La 4e clé c’est la réforme constante, le semper reformanda comme on dit en latin théologique. Imagine une communauté, un Règne où chacun, chacune est intimement convaincu que la meilleure place à occuper est entre les mains du divin potier et de se laisser façonner. Car le Règne de Dieu est un Royaume où chacun est en route vers la sainteté, vers un renouvellement constant, vers une guérison constante, vers une reconstruction permanente de sa vie. Imagine une communauté où la seule fierté de chacun serait de se livrer au regard d’amour du Roi afin d’y chercher conseil et force pour progresser en amour, en humilité et en sainteté, en intégrité. Où la seule joie de chacun est de voir l’autre se relever et de lui aider.
Le Règne de Dieu est un royaume où chacun se réjouit des relèvements après les chutes. Imagine une Eglise qui vive cette réalité…

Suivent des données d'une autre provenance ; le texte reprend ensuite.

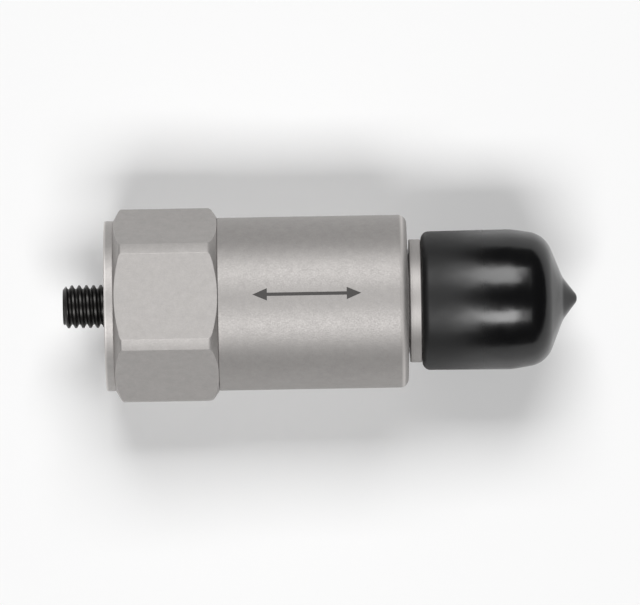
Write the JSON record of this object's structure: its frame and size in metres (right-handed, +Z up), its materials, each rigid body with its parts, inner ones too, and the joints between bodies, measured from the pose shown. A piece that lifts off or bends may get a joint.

Jésus a dit que le monde ne reconnaîtrait pas ses disciples à leur morale parfaite, à leur confession de foi orthodoxe, à leur jubilé de la réforme, ou à leur fierté de protestants, mais uniquement à l’amour régnant entre eux. Là est la perfection que le monde attend de nous pour y voir le Règne de Dieu. Ce qui ouvre ce secret ce sont ces 4 clés appelés Grâce, Confiance, Gloire divine, Réforme de vie constante.
Vous aurez compris que parler du pardon ce n’est pas que se situer dans la peau de celui qui doit pardonner, mais aussi dans celle de celui a causé la douleur d’autrui et qui sait l’urgence qu’il y a à demander pardon pour que chacun, offensé et offenseur vivent la réalité du Règne de Dieu et de la guérison. Demander pardon et pardonner permet l’autre de guérir.
Ces 4 clés, on les tourne simultanément dans la serrure pour ouvrir la porte du Règne de Dieu. Deux mains ne suffisent donc pas. Nous avons besoin les uns des autres pour les tourner. Ces 4 clés sont celles du Feu du Royaume de Dieu, ce feu dont Farel souhaitait qu’il brûle sans jamais s’éteindre…
Amen.
[1] 1 talent = 60 mines = 180 aureis. 1 aureus = 8 gramme d’or. Donc 10000 talents = 10000 x 180 x 8 = 14400 kg d’or à 40000.- le kg = 576 millions de CHF.